Today we were preparing for our journey tomorrow. We will fly back to India! We are all looking forward very much! Everything is packed now and suitcases and bags are ready.

Yesterday I gave the example of a Sadhu for showing what detachment is. I would like to describe the life of a Sadhu a bit more in detail on the one hand to give an idea how Indian culture is and on the other hand to show with how little one can live. There are still millions of people in India who are living this life. Like I said yesterday, they do not have any attachment. Neither with people, places or things. If you ask any Sadhu what his birth place is or who are his parents, he will be annoyed and even offended. Everybody knows that he doesn’t want to talk about it because he has detached himself from all of this. There is a saying: They live under a tree and eat in the hand. Especially in Vrindavan it is a holy tradition and very beautiful thing to feed Sadhus when they come to your door. In my childhood one Sadhu was coming more often to us. A Sadhu comes and knocks on the door, but he will not come in. The owner will feel honoured as though God came personally. They will happily give him as much as he can take in his hands because he will not take a plate. My Mum always gave him roti, the Indian bread, on top of that rice, on top of that vegetables and on top of that daal, which is lentil soup. She gave him as much as he could hold and he ate it out of his hands. And please be aware that this is not considered as begging. Everybody will be happy to feed him. He lives a life in which he doesn't even have attachment with food. He chose only to devote himself and to be with his God, to do spiritual practice. He doesn't have any luggage; he is just living like this, bathing in river. Sadhus try to reduce their necessities as much as possible and wander from town to town so that they do not get attached to places, either. And everybody can choose this life.
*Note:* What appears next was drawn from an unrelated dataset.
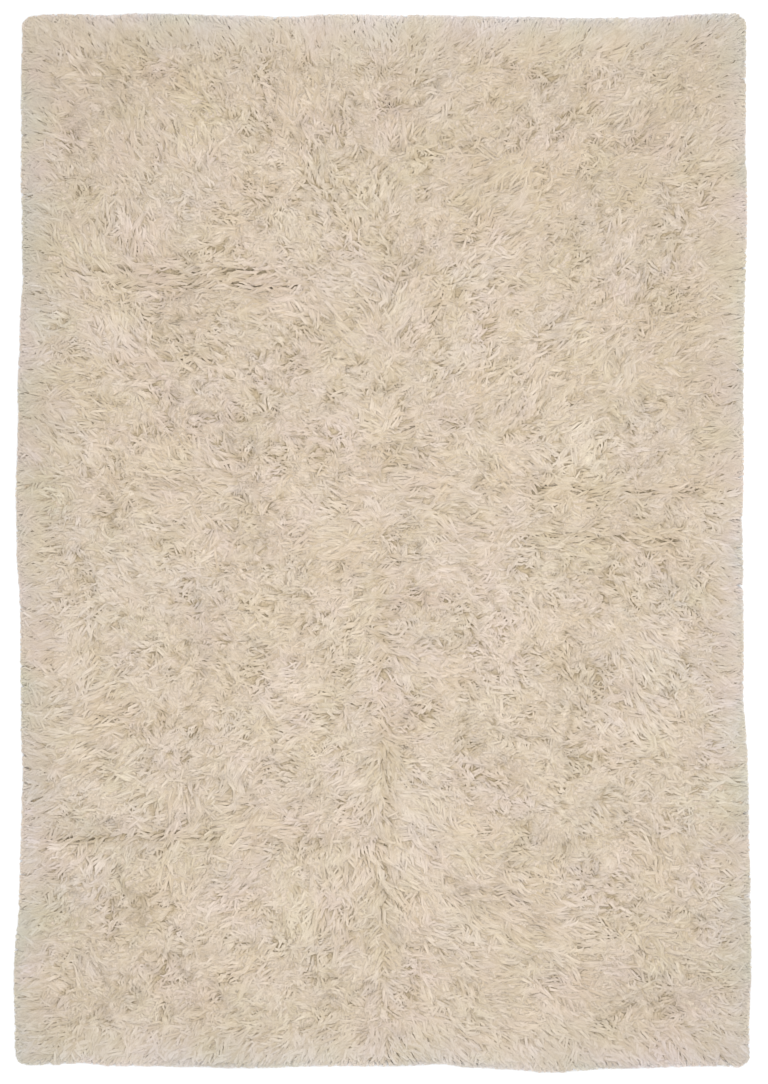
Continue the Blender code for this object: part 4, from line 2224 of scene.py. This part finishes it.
@dataclass
class RimFringe:
    """The straight locks that lie outward round the rim, in layers.

    Attributes:
        form: The pile's form.
        shade: Where its wool is painted lighter or darker, and paler at the rim.
        layers: The layers, from the lowest up.
        seed: Seed of the fringe's unevenness.
        pitch: Distance between locks along the rim in one layer, in metres.
        clump_pitch: Distance between the clumps that their tips gather in, in metres.
        corner: How far before the solid's corners a side's fringe ends, in metres.
        mitre: How much farther inward layers end before it, as a share of their inset.
        depth: How far its roots lie under the pile's top, in metres.
        softness: Share of the pile top's shading in its locks.
        length: Its shortest and longest locks, in metres.
        width: Its narrowest and widest, in metres, where a layer isn't broader.
        bend: Spread of their bends, in radians.
        wave: Its least and most wavy locks, in radians.
        lift: How far the lowest and the highest ride over the pile's top, in metres.
        clump_turn: Spread of the clumps' headings, in radians.
        turn: Spread of the locks' headings in a clump, in radians.
        tone: Mean tone of the locks.
        clump_tone: Spread of the clumps' tones.
        light: How much the pile's painted light and shade change them.
        light_mean: Painted light of the places where they don't.
        border: Distance of a clump's border from its middle, in clump pitches.
        border_drop: How much lower locks lie at the border, in metres.
        border_dark: How much darker they are painted, in tones, as painted shade between clumps.
    """

    form: PileForm
    shade: PileShade
    layers: tuple[FringeLayer, ...] = FRINGE_LAYERS
    seed: int = 33
    pitch: float = 0.0042
    clump_pitch: float = 0.018
    corner: float = 0.012
    mitre: float = 0.6
    depth: float = 0.008
    softness: float = 0.90
    length: Span = (0.015, 0.080)
    width: Span = (0.0052, 0.0074)
    bend: float = 0.22
    wave: Span = (0.05, 0.35)
    lift: Span = (-0.001, 0.001)
    clump_turn: float = 0.12
    turn: float = 0.06
    tone: float = 0.57
    clump_tone: float = 0.12
    # How strongly the pile's painted light and shade go into the tone.
    light: float = 0.32
    light_mean: float = 0.1
    border: float = 0.5
    border_drop: float = 0.004
    # Painted shade between clumps.
    border_dark: float = 0.45

    def build(self, finish: bpy.types.Material) -> list[bpy.types.Object]:
        """Build the fringe of each side.

        Args:
            finish: The locks' material.

        Returns:
            The four pieces.
        """
        chance = np.random.default_rng(self.seed)
        mesher = LockMesher(
            self.form, self.shade, STRAIGHT, depth=self.depth, softness=self.softness
        )
        pieces = []
        for side in RIM_SIDES:
            locks = mesher.trimmed(self.locks(side, chance))
            pieces.append(show(mesher.mesh(locks, f"rim_fringe_{side.name}"), finish))
        return pieces

    def _roots(
        self, side: RimSide, end: float, chance: np.random.Generator
    ) -> tuple[list[Array], Array]:
        """Root the locks of one side.

        Args:
            side: The side.
            end: How far from its middle its fringe ends, in metres.
            chance: Source of their unevenness.

        Returns:
            The roots' X and Y, layer by layer, and how far inside the rim line each lock ends.
        """
        roots, insets = [], []
        for layer in self.layers:
            last = end - layer.inset * self.mitre
            along = np.arange(-last, last, self.pitch)
            along = along + chance.uniform(-0.5, 0.5, along.size) * self.pitch
            rim = np.interp(along, *self.form.rim.sides[side.axis, side.sign])
            shake = chance.uniform(-layer.shake, layer.shake, along.size)
            out = side.sign * (rim - layer.inset + shake)
            roots.append(np.stack([out, along] if side.axis == 0 else [along, out], 1))
            insets.append(layer.short + chance.uniform(0, layer.shake, along.size))
        return roots, np.concatenate(insets)

    def locks(self, side: RimSide, chance: np.random.Generator) -> Locks:
        """Return the locks of one side.

        Args:
            side: The side.
            chance: Source of their unevenness.

        Returns:
            The locks.
        """
        end = self.form.rim.half[1 - side.axis] - self.corner
        roots, inset = self._roots(side, end, chance)
        root = np.concatenate(roots)
        count = len(root)
        layer = [one for one, places in zip(self.layers, roots) for _ in places]
        clumps = np.arange(-end, end, self.clump_pitch)
        clumps = clumps + chance.uniform(-0.5, 0.5, clumps.size) * self.clump_pitch
        along = root[:, 1 - side.axis]
        own = np.abs(along[:, None] - clumps[None, :]).argmin(1)
        aside = along - clumps[own]
        heading = self.form.heading(*root.T) + chance.normal(0, self.clump_turn, clumps.size)[own]
        heading = heading + chance.normal(0, self.turn, count)
        # Painted light and shade of the side, the pile and each layer go into the tone.
        tone = chance.normal(self.tone + side.light, self.clump_tone, clumps.size)[own]
        tone = tone + self.light * (self.shade.light(*root.T) - self.light_mean)
        tone = tone + np.array([one.light for one in layer])
        gather = side.gather * np.array([one.gather for one in layer])
        border = np.clip(np.abs(aside) / (self.border * self.clump_pitch), 0, 1) ** 2 * gather
        broad = np.array([one.broad for one in layer])
        return Locks(
            root=root,
            heading=heading,
            length=np.clip(self.form.rim.reach(root, heading, inset), *self.length),
            width=chance.uniform(*self.width, count) * broad,
            bend=chance.normal(0, self.bend, count),
            wave=chance.uniform(*self.wave, count),
            phase=chance.uniform(0, math.tau, count),
            offset=aside * side.sign * (1 if side.axis == 0 else -1),
            gather=gather,
            lift=chance.uniform(*self.lift, count) - self.border_drop * border,
            # Painted shade at the clumps' borders.
            tone=np.clip(tone + chance.normal(0, side.uneven, count) - self.border_dark * border, 0, 1),
            level=np.array([one.level for one in layer]),
        )


# ----------------------------------------------------------
# Studio
# ----------------------------------------------------------


@dataclass(frozen=True)
class PhotoFrame:
    """The photograph's frame and where the rug's box lies in it, all in pixels.

    Attributes:
        width: The frame's width.
        height: Its height.
        left: Where the rug's left side lies.
        right: Where its right side lies.
        top: Where its far side lies.
        bottom: Where its near side lies.
    """

    width: float = 768.0
    height: float = 1084.0
    left: float = 14.0
    right: float = 751.0
    top: float = 13.0
    bottom: float = 1073.0


@dataclass
class Studio:
    """A pale floor, soft light and a camera straight above the rug.

    Attributes:
        half: Half of the rug's width and length, in metres.
        photo: The photograph's frame.
        lens: Focal length, in millimetres.
        sensor: Longer side of the camera's sensor, in millimetres.
        farthest: How far the camera sees, in metres.
        softbox_place: Where the softbox hangs, in metres.
        softbox_size: Its width and length, in metres.
        softbox_power: Its power, in watts.
        room_light: How light the room is.
        floor_half: Half width of the floor, in metres.
        floor_drop: How far under the rug it lies, in metres.
        floor_colour: Its colour.
        floor_roughness: How dull it is.
        floor_glow: How much it glows, so that no shadow shows on it.
    """

    half: Array
    photo: PhotoFrame = PhotoFrame()
    lens: float = 150.0
    sensor: float = 36.0
    farthest: float = 100.0
    softbox_place: Place = (0.22, 0.12, 3.4)
    softbox_size: Span = (5.0, 6.0)
    softbox_power: float = 200.0
    room_light: float = 0.48
    floor_half: float = 20.0
    floor_drop: float = 0.0005
    floor_colour: Colour = (0.90, 0.90, 0.90)
    floor_roughness: float = 0.9
    floor_glow: float = 0.20

    def build(self) -> None:
        """Build all of it."""
        self._floor()
        self._softbox()
        self._room()
        self._camera()
        bpy.context.scene.view_settings.view_transform = "Standard"

    def _floor(self) -> None:
        """Lay the floor just under the rug."""
        floor = bmesh.new()
        bmesh.ops.create_grid(floor, x_segments=1, y_segments=1, size=self.floor_half)
        mesh = bpy.data.meshes.new("pale_floor")
        floor.to_mesh(mesh)
        floor.free()
        nodes = Nodes("pale_floor")
        sockets = nodes.shader.inputs
        sockets["Base Color"].default_value = (*self.floor_colour, 1.0)
        sockets["Roughness"].default_value = self.floor_roughness
        sockets["Emission Color"].default_value = (*WHITE, 1.0)
        sockets["Emission Strength"].default_value = self.floor_glow
        mesh.materials.append(nodes.material)
        piece = bpy.data.objects.new("pale_floor", mesh)
        piece.location.z = -self.floor_drop
        bpy.context.scene.collection.objects.link(piece)
        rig.stage(piece)

    def _softbox(self) -> None:
        """Hang the softbox so that it faces the rug's middle."""
        lamp = bpy.data.lights.new("overhead_softbox", "AREA")
        lamp.shape = "RECTANGLE"
        lamp.size, lamp.size_y = self.softbox_size
        lamp.energy = self.softbox_power
        holder = bpy.data.objects.new("overhead_softbox", lamp)
        holder.location = self.softbox_place
        holder.rotation_mode = "QUATERNION"
        holder.rotation_quaternion = (-Vector(self.softbox_place)).to_track_quat("-Z", "Y")
        holder.visible_camera = False
        bpy.context.scene.collection.objects.link(holder)

    def _room(self) -> None:
        """Light the room evenly."""
        world = bpy.data.worlds.new("pale_room")
        world.use_nodes = True
        sockets = world.node_tree.nodes["Background"].inputs
        sockets["Color"].default_value = (*WHITE, 1.0)
        sockets["Strength"].default_value = self.room_light
        bpy.context.scene.world = world

    def _camera(self) -> None:
        """Hang the camera straight above, framed as the photograph is."""
        photo = self.photo
        scale_x = 2 * self.half[0] / (photo.right - photo.left)
        scale_y = 2 * self.half[1] / (photo.bottom - photo.top)
        scale = (scale_x + scale_y) / 2
        shift_x = (photo.width - photo.left - photo.right) / 2 * scale
        shift_y = (photo.top + photo.bottom - photo.height) / 2 * scale
        camera = bpy.data.cameras.new("camera")
        camera.lens = self.lens
        camera.sensor_width = self.sensor
        camera.clip_end = self.farthest
        holder = bpy.data.objects.new("camera", camera)
        height = photo.height * scale * self.lens / self.sensor
        holder.location = (shift_x, shift_y, height)
        bpy.context.scene.collection.objects.link(holder)
        bpy.context.scene.camera = holder


# ----------------------------------------------------------
# The whole scene
# ----------------------------------------------------------


def corners() -> list[list[float]]:
    """Return the shown object's lowest and highest corner as plain numbers."""
    return [[float(value) for value in corner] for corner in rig.bounds()]


def main() -> None:
    """Build the rug and its studio."""
    logging.basicConfig(level=logging.INFO, format="%(name)s: %(message)s")
    solid_box = corners()
    solid = frame["nodes"][NODE]
    places = np.array([vertex.co for vertex in solid.data.vertices])
    tree = BVHTree.FromObject(solid, bpy.context.evaluated_depsgraph_get())
    form = PileForm(RimLine(places), tree)
    shade = PileShade(form)
    ground = GroundCloth(form)
    cloth = ground.build()
    wool = WoolFinish().material()
    pile = [PileBed(form, ground).build()]
    pile += PileField(form, shade).build(wool)
    pile += RimFringe(form, shade).build(wool)
    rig.sheet(cloth, flat=ground.flat(), held="laid", with_pieces=pile)
    Studio(form.rim.half).build()
    SIZE_FILE.write_text(json.dumps({"cad": solid_box, "visual": corners()}))


if __name__ == "__main__":
    main()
I even know someone who was a very successful lawyer, a very rich man who had everything that money can buy, and he became Sadhu. He was very happy with this choice to leave his home and to devote himself fully to this spiritual practice.

I have also lived for four weeks this wandering Sadhu life and I still am living it in the sense that I devote everything that I do to my God, the love. We just had a Pooja ceremony with which we finished our journey through Europe on this last day.